The operation has to be available seven days a week and 24 hours a day to fit in with customer needs and animal welfare. However, over the years, Dippy and Zelda have trained clients to refrain from phoning over the weekend, and to simply text if it is genuinely urgent.
“We are running a business, so we are not here to talk shit to you on the telephone,” says Dippy. “I’m not going to tell you how good your horse is or how well-bred it is. We just need the basic information. We get so many horses put on the truck and the owners tell us how valuable it is, and the horse in the next stall on the truck is probably worth ten times as much.
“All of the horses get treated the same, with the same level of care. They are all the same value to the customer. If we get a client who wants us to prioritise the care of their horse, we just answer that we aren’t good enough to transport their horse. It goes dead quiet at the other end of the line when you say that.

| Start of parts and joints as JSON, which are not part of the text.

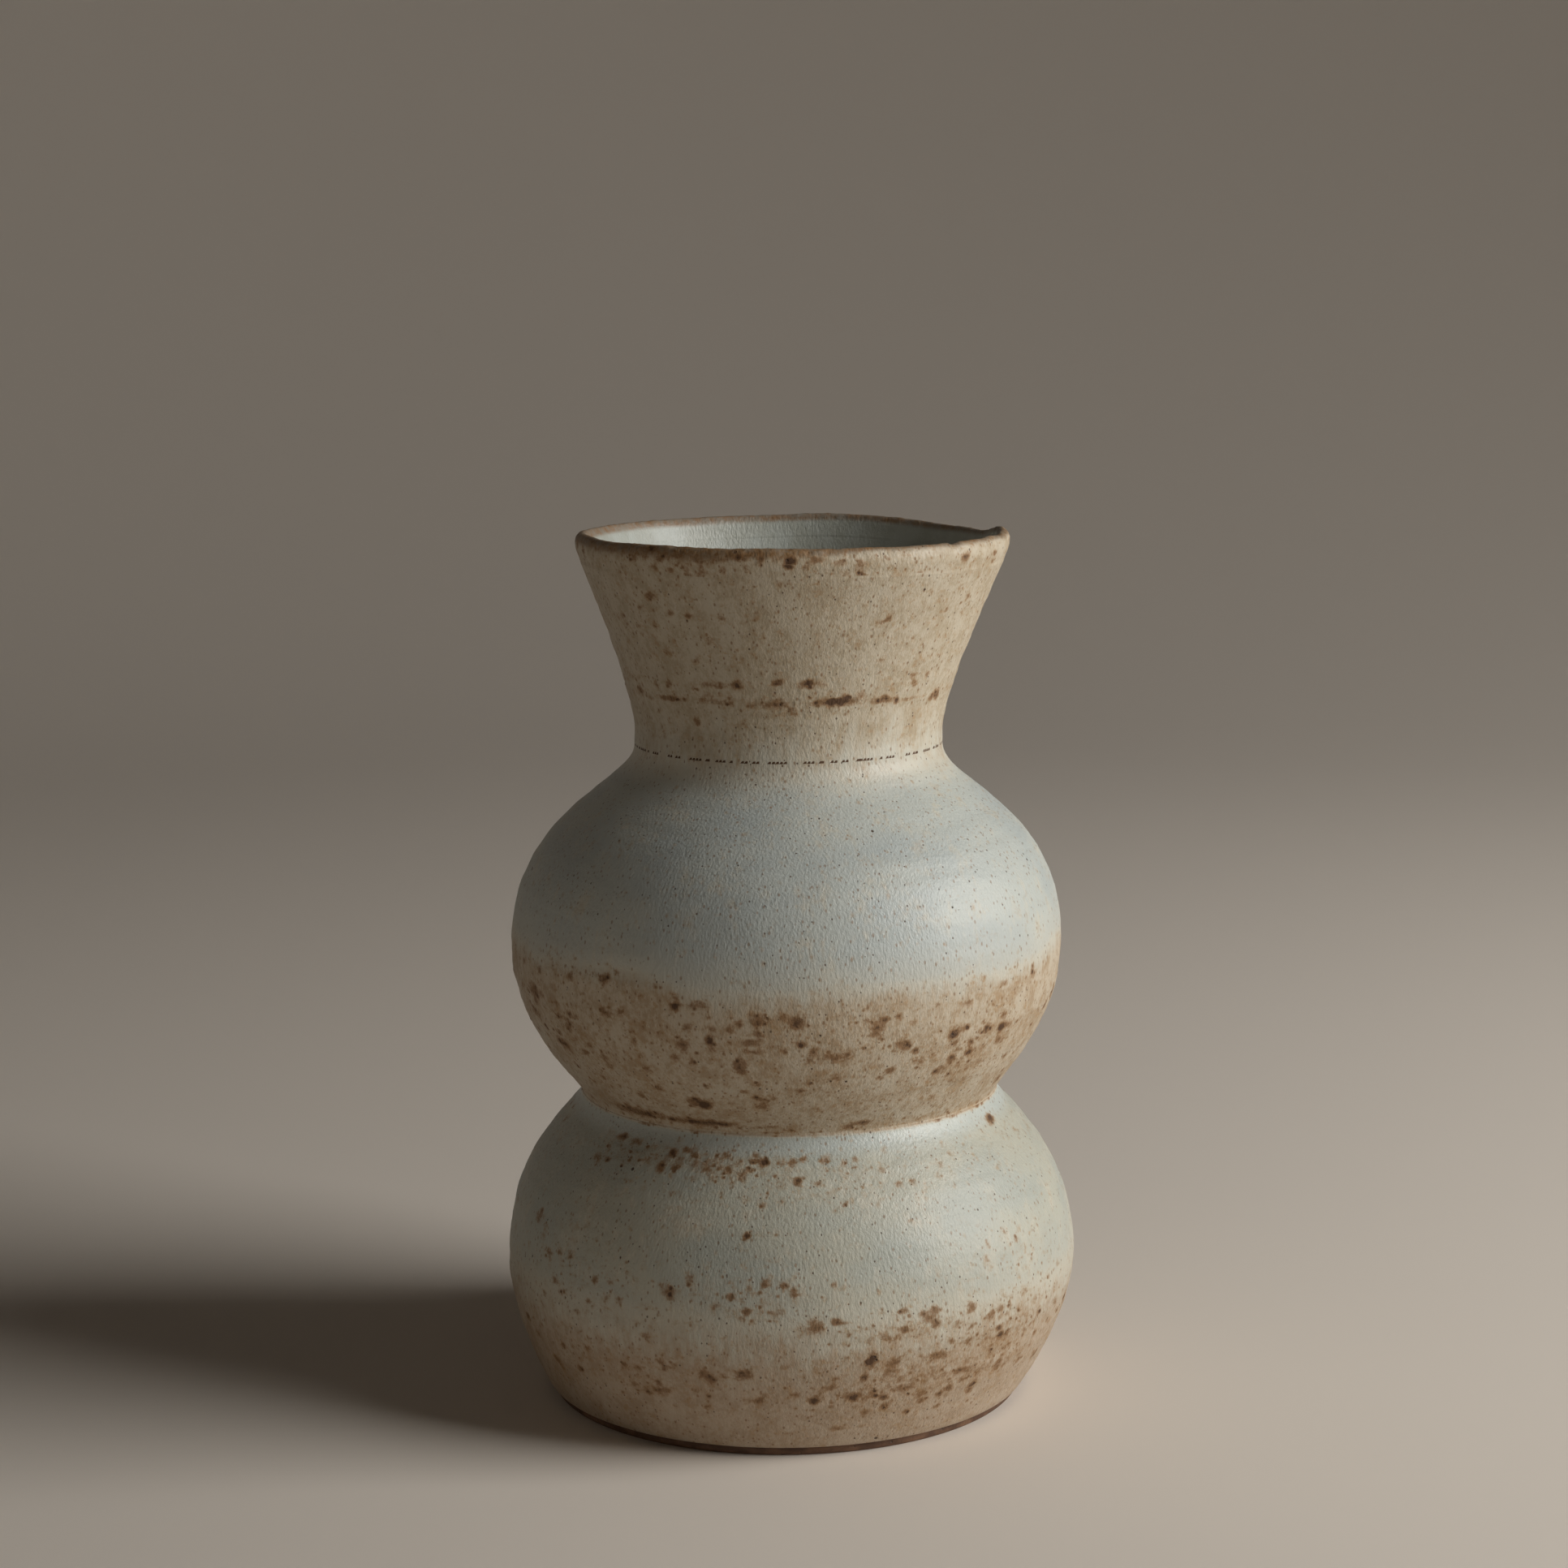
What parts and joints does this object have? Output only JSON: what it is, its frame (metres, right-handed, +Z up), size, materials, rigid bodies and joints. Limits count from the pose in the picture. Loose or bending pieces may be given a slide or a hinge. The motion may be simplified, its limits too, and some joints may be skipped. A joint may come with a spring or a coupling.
{
  "type": "stoneware vase",
  "caption": "Hand-thrown stoneware vase with stacked round bulbs, a pinched waist, a flared neck and a rolled lip, for cut or dried stems.",
  "frame": {"origin": "on the surface the vase stands on, under the middle of the lower bulb", "axes": "+Z up through the neck, +X to the right when the vase is seen from the front, +Y away from the viewer"},
  "size_m": [0.1458, 0.1458, 0.22],
  "materials": {
    "bare_clay": "bare fired stoneware, dark brown, slightly glossy at the foot",
    "joining_slip": "fired slip, brown, under the glaze",
    "lower_glaze": "satin-matte pale grey glaze with brown iron spots, tan towards the foot",
    "upper_glaze": "satin-matte pale blue-grey glaze over a tan zone with burst brown iron spots",
    "neck_glaze": "satin-matte tan glaze with fine iron speckle and brown rings",
    "lip_glaze": "thin brown glaze broken over the edge"
  },
  "bodies": {
    "root": {"base_disc": "bare_clay", "base_slip": "joining_slip", "floor_coil": "lower_glaze", "lower_bulb": "lower_glaze", "waist_slip": "joining_slip", "upper_bulb": "upper_glaze", "neck_slip": "joining_slip", "flared_neck": "neck_glaze", "lip_slip": "joining_slip", "lip_coil": "lip_glaze"}
  },
  "joints": []
}
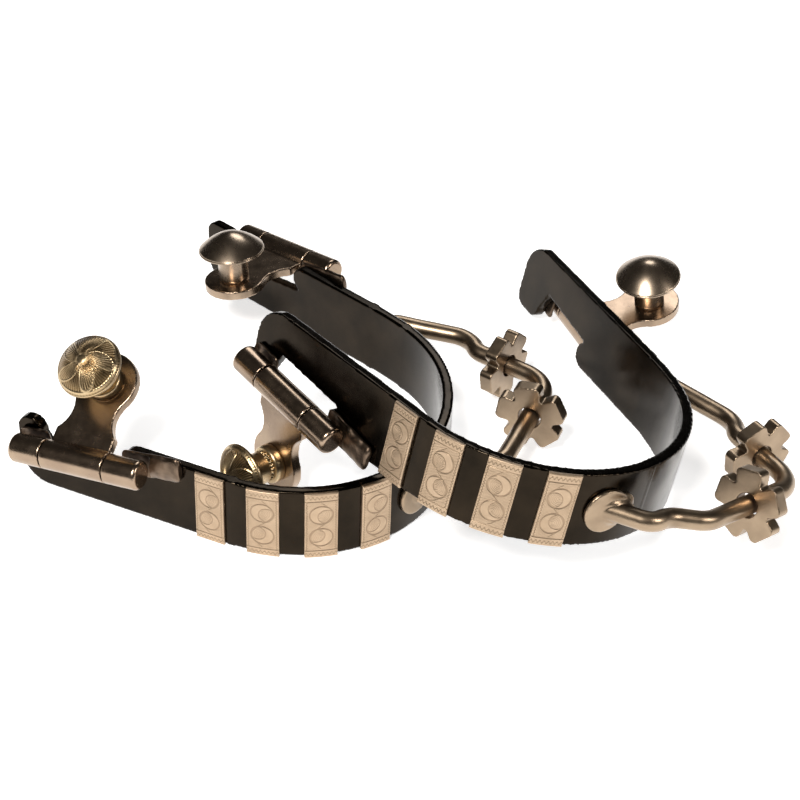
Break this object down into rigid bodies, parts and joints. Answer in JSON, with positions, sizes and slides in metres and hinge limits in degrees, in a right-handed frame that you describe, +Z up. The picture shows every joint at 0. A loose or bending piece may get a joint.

“The best example of what has got us our work, to a certain degree, is when we have pulled horses out of Melbourne, in transit from there to Toowoomba and then on up to Julia Creek, near Cloncurry. Then they have raced them within four days of dropping them off, and won races. That’s where you get your reputation.”
For Dippy and Zelda it is all about providing the right level of service. Sometimes, if a horse doesn’t seem to be travelling well, they will stop, phone the client and not take them any further. If they are not sure, they call a vet to take a look at them. This kind of policy has further enhanced the business’ reputation.
For this operation the welfare of the animal is paramount and it is incumbent on the driver to be able to do the right thing in any situation. This operation is unlike the high capacity racehorse transport game, which has a strapper specifically on board to look after the horses, with the driver’s main job being getting the truck from A to B safely. Dippy’s drivers have to be able to handle the horses and drop them on and off at different points as they travel across the country.